Large Language Models for Compiler Optimization

TL;DR

The paper investigates using a 7B-parameter Transformer trained from scratch to optimize LLVM-IR by predicting compiler pass orders and generating optimized code, with auxiliary tasks (instruction counts and optimized IR) to boost learning. It achieves a code-size improvement of about $3.0\%$ over the compiler baseline and demonstrates that the model can produce compilable, near-ground-truth code in the majority of cases without running the compiler, while matching or exceeding several state-of-the-art baselines in many settings. The work highlights the potential of LLMs for performance-aware code optimization, showing strong code-reasoning abilities but also revealing limitations in context length and arithmetic reasoning that motivate future research. Overall, the results establish a promising direction for using LLMs to augment or replace costly autotuning in compiler optimization tasks, with room for improvements in long-range context handling and verification of semantic equivalence.

Abstract

We explore the novel application of Large Language Models to code optimization. We present a 7B-parameter transformer model trained from scratch to optimize LLVM assembly for code size. The model takes as input unoptimized assembly and outputs a list of compiler options to best optimize the program.
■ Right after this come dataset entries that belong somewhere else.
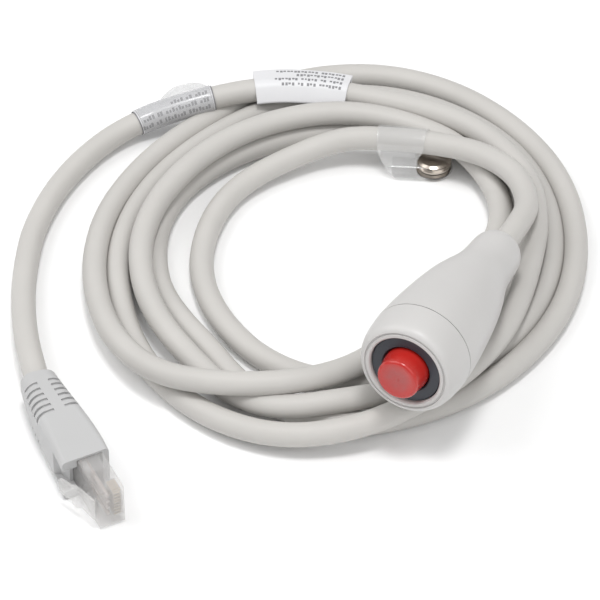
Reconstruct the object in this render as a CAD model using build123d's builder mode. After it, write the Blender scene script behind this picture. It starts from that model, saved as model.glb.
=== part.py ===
"""Call pendant: a one-button handset on a loosely coiled cord with a moulded 8P8C plug.

The frame has its origin at the centre of the handset's box. +Z is up, and the handset's axis
lies in the YZ plane: its button faces -Y and its neck +Y. The handset is nose-up by TILT,
because its cone lies on its side on the coil. Everything else lies on the plane z = FLOOR.
Sizes are in millimetres.
"""
from build123d import *
from math import asin, atan2, cos, degrees, pi, radians, sin, tan
import os

# ---- driving dimensions -------------------------------------------------------------------
FLOOR = -25.53            # the plane that the coil, the plug and the clip lie on
CORD_D = 6.2              # round jacket
CORD_R = CORD_D / 2

TILT = radians(8.3)         # nose-up tilt of the handset
HEAD_R = 13.15            # largest radius, at the seam between the cap and the body
LIP_R = 9.15              # opening in the front cap
SEAM = 9.3                # stations along the axis, counted from the plane of the lip
NECK = 44.0
LENGTH = 57.5
WALL = 1.9

BUTTON_R = 5.35           # at its face
BUTTON_BASE_R = 5.8       # at its base: its side is drafted
BUTTON_OUT = 4.2          # how far the button stands out of the lip's plane
TRAVEL = 2.5              # how far it can be pressed
BARREL_R = 7.6            # the switch's barrel, which passes through the cap's panel
PANEL = (3.6, 5.6)        # stations of the panel's two faces
SHELF = (11.6, 12.4)      # the inner shelf that the return spring stands on

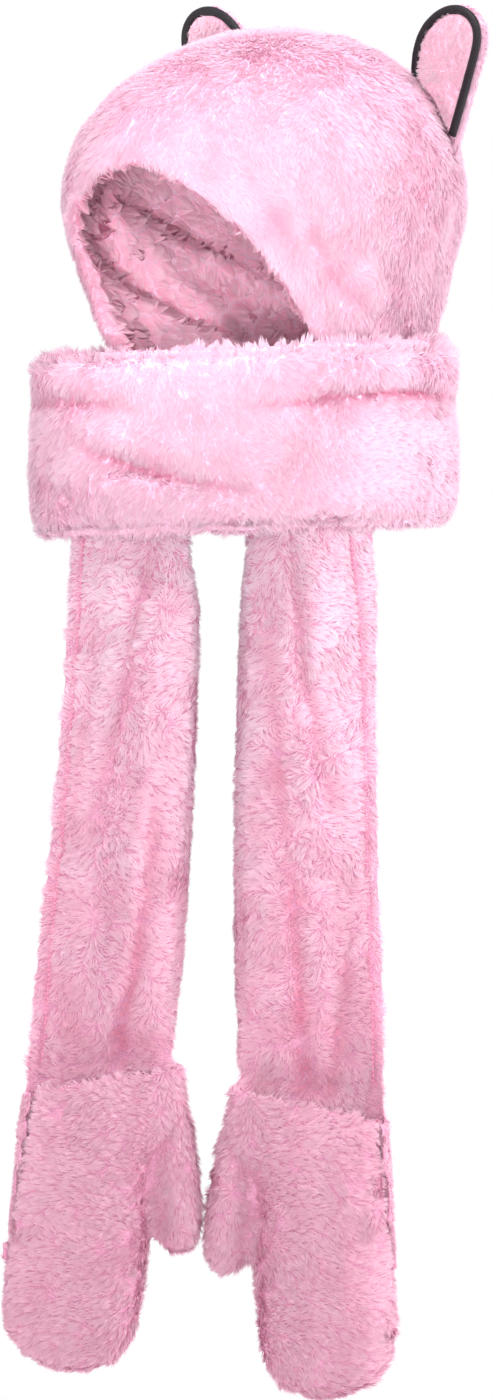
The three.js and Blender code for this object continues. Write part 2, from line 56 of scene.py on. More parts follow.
# The upright middle line of hood and wrap, and where it and the origin's height show in the view
AXIS = np.array([-12.04, -13.38, 0]) * MM
AXIS_COLUMN = 265
ORIGIN_ROW = 43

LIGHT_AIM = (0, 0, -0.4)


def place_facing(name, data, place, target):
    """Adds a camera or light that looks from a place to a target."""
    thing = bpy.data.objects.new(name, data)
    bpy.context.scene.collection.objects.link(thing)
    thing.location = place
    direction = Vector(target) - thing.location
    thing.rotation_euler = direction.to_track_quat("-Z", "Y").to_euler()
    return thing


def add_camera():
    data = bpy.data.cameras.new("camera")
    data.sensor_fit = "VERTICAL"
    data.sensor_height = SENSOR_HEIGHT
    data.lens = SENSOR_HEIGHT * VIEW_DISTANCE / (VIEW_ROWS * PIXEL)
    data.clip_end = 50
    place = (CAMERA_X, VIEW_PLANE_Y - VIEW_DISTANCE, CAMERA_Z)
    camera = place_facing("camera", data, place, (CAMERA_X, VIEW_PLANE_Y, AIM_Z))
    bpy.context.scene.camera = camera


def add_soft_light(name, place, size, power):
    """A round panel that faces the middle of the piece."""
    data = bpy.data.lights.new(name, "AREA")
    data.shape = "DISK"
    data.size = size
    data.energy = power
    place_facing(name, data, place, LIGHT_AIM)


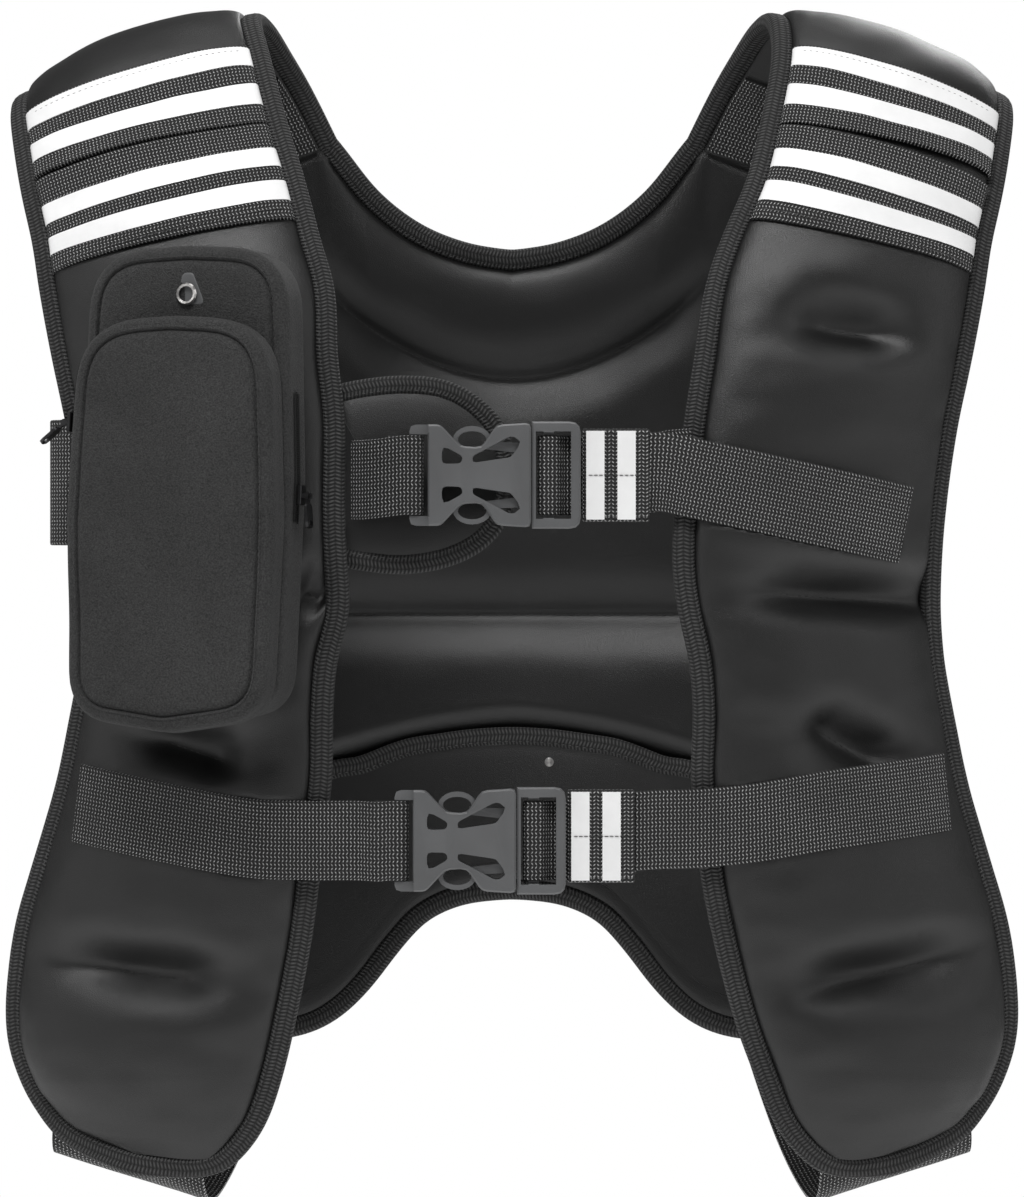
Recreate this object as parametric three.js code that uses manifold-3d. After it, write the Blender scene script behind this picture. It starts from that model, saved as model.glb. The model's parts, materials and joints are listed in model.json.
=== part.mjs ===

Crucially, during training, we ask the model to predict the instruction counts before and after optimization, and the optimized code itself. These auxiliary learning tasks significantly improve the optimization performance of the model and improve the model's depth of understanding. We evaluate on a large suite of test programs. Our approach achieves a 3.0% improvement in reducing instruction counts over the compiler, outperforming two state-of-the-art baselines that require thousands of compilations. Furthermore, the model shows surprisingly strong code reasoning abilities, generating compilable code 91% of the time and perfectly emulating the output of the compiler 70% of the time.

Figures (23)

• Figure 1: Overview of our approach, showing the model input (Prompt) and output (Answer) during training and inference. The prompt contains unoptimized code. The answer contains an optimization pass list, instruction counts, and the optimized code. During inference we generate only the optimization pass list which we feed into the compiler, ensuring that the optimized code is correct.
• Figure 2: Performance on holdout validation set during training. We evaluate performance every 250 training steps (131M train tokens). Parity with -Oz is reached at 393M tokens and peak performance at 10.9B tokens.
• Figure 3: Frequency that passes occur in the pass list for each of the 100,000 test programs (left), and the length of pass lists (right). -Oz is the starting point for the autotuner and is the dominant result, being the best-found result for 93.2% of autotuned test programs and appearing in an additional 0.6% of pass lists as part of a longer sequence. The model-generated pass distribution tracks the autotuner but slightly overpredicts -Oz (94.3%) and includes 9 passes that the autotuner used on the training set but not on the test set. Results are ordered by decreasing autotuner frequency.
• Figure 4: Input code (39 instructions).
• Figure 5: Autotuned code (14 instructions) using passes: -reg2mem -instcombine -Os -O1.